Show that $x^3-x^2+8=y^2$ has no integer solution 
Show that $x^3-x^2+8=y^2$ has no integer solution.

I spent several hours on this problem but I couldn't figure out how to solve it. A hint from the professor was to find a proper field where to find the solutions, or use Gaussian integers, but I still can't find the proof. I only showed that $y$ must be even, and I tried to factorize $(x^3+8)$ and equalize the two members with $x^2+y^2$, but nothing came out of it.
This problem was given at the Competencia Interuniversitaria Matemática Argentina (CIMA). 
 A: The factorization in the comment by Amin235 is the key. If $x$ is odd, then the term $x^2-2x+4$ is always $-1$ modulo $4$ (and hence has a prime divisor with the same property, which must divide $x^2+y^2$, a contradiction). If $x$ is even, then it is necessarily $2$ modulo $4$ (since otherwise $y^2$ is divisible by $8$, but not by $16$), whereby the same is true of $y$. It follows that $x^2+y^2$ is $8$ modulo $16$, while $(x+2)(x^2-2x+4)$ is $0$ modulo $16$.
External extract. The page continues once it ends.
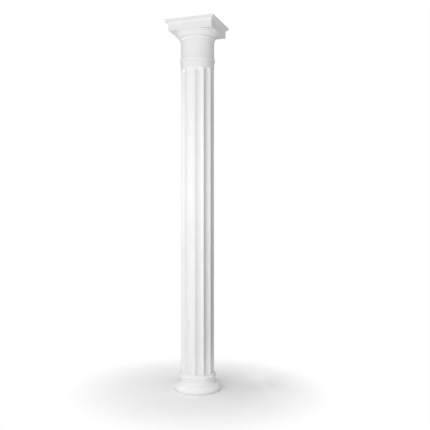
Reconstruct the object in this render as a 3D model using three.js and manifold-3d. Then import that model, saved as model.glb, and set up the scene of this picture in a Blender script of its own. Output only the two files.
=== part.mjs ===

A: Here is an official solution: https://drive.google.com/file/d/1qOPYHK3p_S8tlwlewQ91X6JbDrZ-oKrc/view. Following is an English version (not literal translation, also little reordered):
If $x$ is even, say $x=2a$, we have $y^2=x^3-x^2+8=8a^3-4a^2+8$, implying $2 \mid y^2$, and so $2 \mid y$. Let $y=2b$, giving $8a^3-4a^2+8=4b^2$, and after simplification $2a^3-a^2+2=b^2$. Now if $a$ is even, then we have $b^2 \equiv 2 \pmod 4$, and if $a$ is odd, then $b^2 \equiv 3 \pmod 4$, either way impossible.
If $x \equiv 3 \pmod{4}$, then left side $x^3-x^2-8\equiv 2 \pmod{4}$. This implies $y^2 \equiv 2 \pmod {4}$, impossible.
For final case $x \equiv 1 \pmod {4}$, consider
$$(x+2)(x^2-2x+4)=x^2+y^2.$$
Since we have $x+2 \equiv 3 \pmod 4$, there must be prime $p \equiv 3 \pmod {4}$ such that $p \mid x+2$. From equation above $p \mid x^2+y^2$, or $x^2 \equiv -y^2 \pmod {p}$. So $p \mid x$ iff $p \mid y$. We also have
$$
x^{p-1} \equiv (x^2)^{\frac{p-1}{2}} \equiv (-y^2)^{\frac{p-1}{2}}\equiv (-1)^{\frac{p-1}{2}}y^{p-1} \pmod{p}.
$$
Now clearly $p \nmid x$ (otherwise we would have $p=2$, a contradiction). So we have $p\nmid x, p \nmid y$. From Fermat's Little Theorem we have $x^{p-1}\equiv y^{p-1} \equiv 1 \pmod p$, and so from above equation $(-1)^{\frac{p-1}{2}}\equiv 1 \pmod{p}$. This implies $x\equiv 3 \pmod{p}$, a contradiction.
So there is no integer solution to the equation.